A large number of drives that are constantly running can cause a lot of heat, and a lot of heat can cause further problems, but the Toshiba N300 comes with heat prevention technology that copes well with higher temperatures, as well as lowering the seek speed during particularly high temperature operations to keep the discs running cool as possible.
Of course, this means that you’re sometimes sacrificing speed for reliability, so while this means the Toshiba N300 isn’t terribly suitable for use cases where data transfer speeds are essential, such as video editing, they are more useful if you need highly dependable hard drives for storing files for a long time.
Toshiba also claims these drives can cope with a 180TB per year workload – which is a hell of a lot of data transfers – and it comes with a three year warranty as well.

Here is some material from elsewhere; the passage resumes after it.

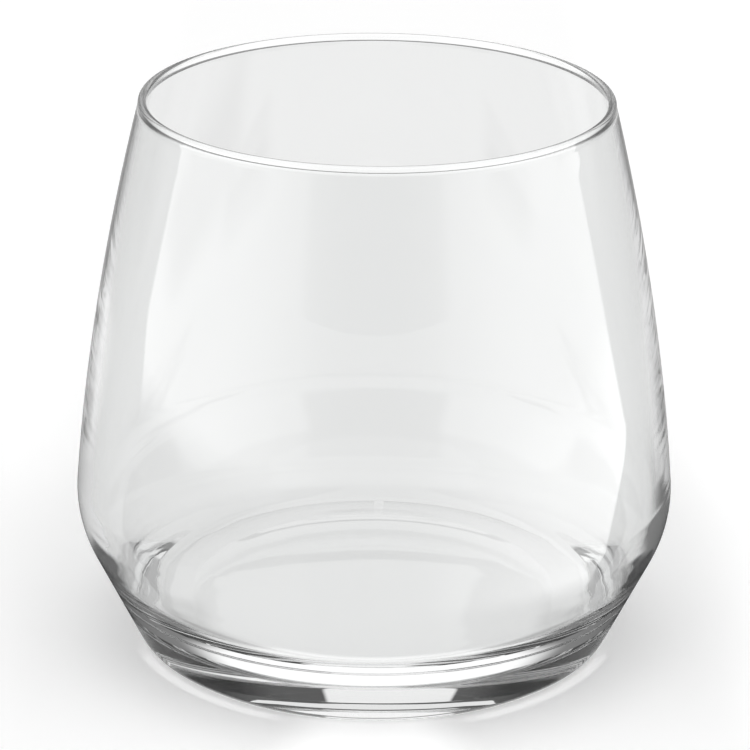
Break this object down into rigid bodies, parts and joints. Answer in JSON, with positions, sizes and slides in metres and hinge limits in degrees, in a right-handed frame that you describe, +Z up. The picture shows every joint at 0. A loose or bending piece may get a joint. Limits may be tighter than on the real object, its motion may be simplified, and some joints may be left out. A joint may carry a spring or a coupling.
{
  "type": "stemless wine glass",
  "caption": "Stemless clear wine glass: tall wall leaning in to a rounded rim, rounded shoulder, flared lower side and thick base.",
  "frame": {"origin": "middle of the ring that the glass stands on, at the level of the table", "axes": "+Z up along the axis of revolution, from the base to the mouth; X and Y are any two directions square to it"},
  "size_m": [0.091, 0.091, 0.0845],
  "materials": {
    "clear_glass": "clear colourless soda-lime glass, fire-polished, with faint ripples in the thick lower part"
  },
  "bodies": {
    "root": {"wine_glass": "clear_glass"}
  },
  "joints": []
}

Despite throttling the speeds when temperatures get too hot, Toshiba is still bullish about the transfer rates the N300 can achieve, claiming speeds of 200MB/s. This is achieved thanks to a 128MB buffer, and a rotational speed of 7,200 RPM, which is faster than the speeds of many NAS-orientated hard drives, such as the WD Red, which spins at only 5,400 RPM.
So does the increase in RPM result in a faster drive? The answer is a clear yes, with the Toshiba N300 4TB hard drive reaching sequential read speeds of 210MB/s, and write speeds of 209.2MB/s in the CrystalDiskMark benchmark test.

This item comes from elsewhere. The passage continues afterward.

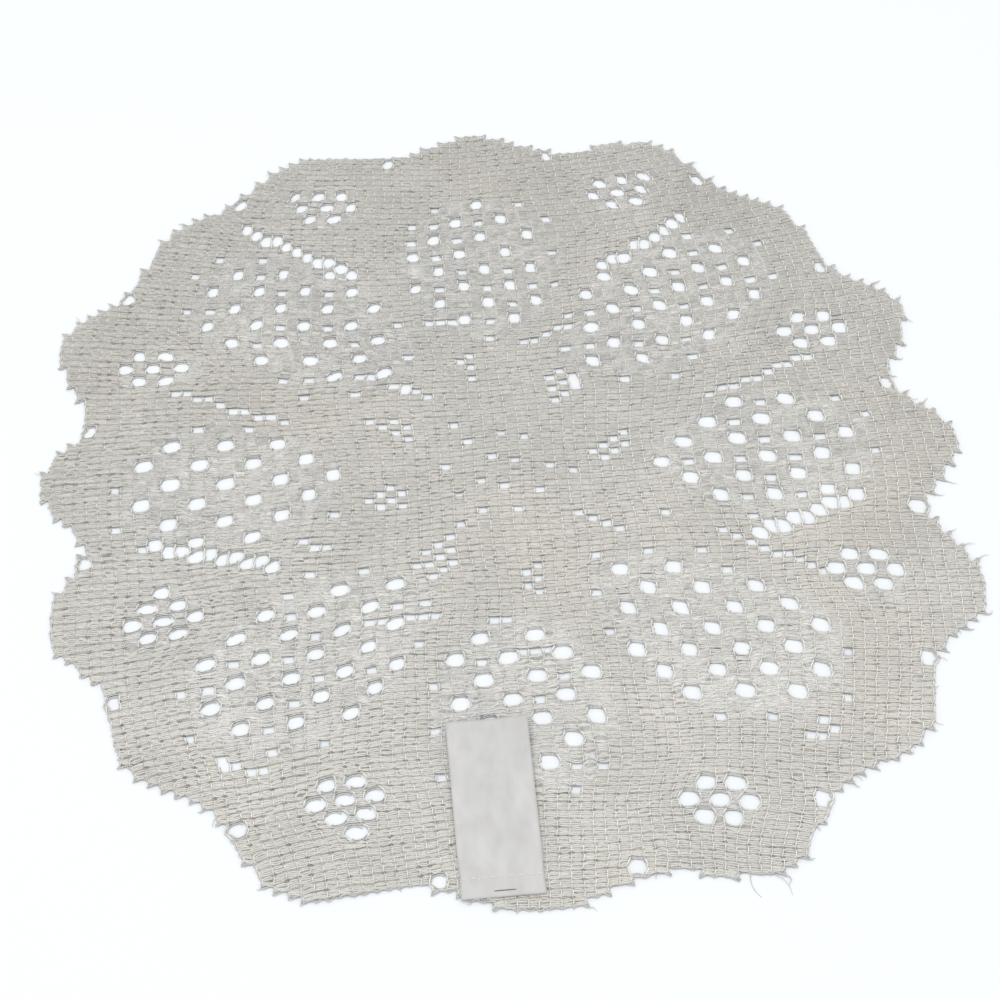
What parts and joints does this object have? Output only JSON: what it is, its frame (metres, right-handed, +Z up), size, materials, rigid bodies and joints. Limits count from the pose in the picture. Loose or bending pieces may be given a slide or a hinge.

In comparison, the WD Rd 8TB scored read speeds of 185MB/s and write speeds of 185.4MB/s. That’s quite a difference, and mainly down to the faster spin speeds of the Toshiba N300.
Regardless, the Toshiba N300 also performed brilliantly in the ATTO benchmark, scoring read speeds of 208MB/s and write speeds of 209MB/s. It’s nice to see read and write speeds so close together – many hard drives have a gulf between the faster read speeds and the slower write speeds.
In our real-world tests, we moved a 1GB file to the Toshiba N300 in 19 seconds, which is pretty great. While we couldn’t test the Toshiba N300 under extreme loads, where the temperature management features may kick in and slow down the hard drive, overall we were very impressed with the N300’s performance.
The Toshiba N300 comes with some excellent features specifically for running in NAS devices, which ensures that the hard drive works well in busy environments, while keeping the data it holds safe.
It has a standard 3.5-inch design which means it can easily be installed in PCs, servers and NAS devices, but not laptops. The high capacities are welcome, and its fast RPM means it delivers very good data transfer speeds.
We didn’t like
It’s expensive for a hard drive, though not too bad for a NAS-orientated device. However, because it is so focussed on NAS features, it means it’s not quite the fastest hard drive available, and if you’re looking for a standard hard drive for a typical desktop PC, you’d be paying for features that you do not need – or could even be detrimental to your computing experience.
The Toshiba N300 is an excellent hard drive for NAS devices, coming with loads of features that give us confidence that any important files stored here will be very well looked after. It offers a nice range of high capacities, and while the price is high compared to a standard hard drive, for a NAS drive with these kind of features, it’s very competitively priced.
Speeds are also excellent, so you won’t have to worry too much if you need to get files quickly, or copy files to, your NAS device.
The fact that really, the only negative we can find with this hard drive is that it’s focus on being a NAS device means it’s not suitable for everyone, speaks volumes – this really is an excellent specialist hard drive that would perform brilliantly. Thanks to its relatively low price compared to its competitors, it also means that you can add a number of N300s to your NAS device or server for an affordable cost.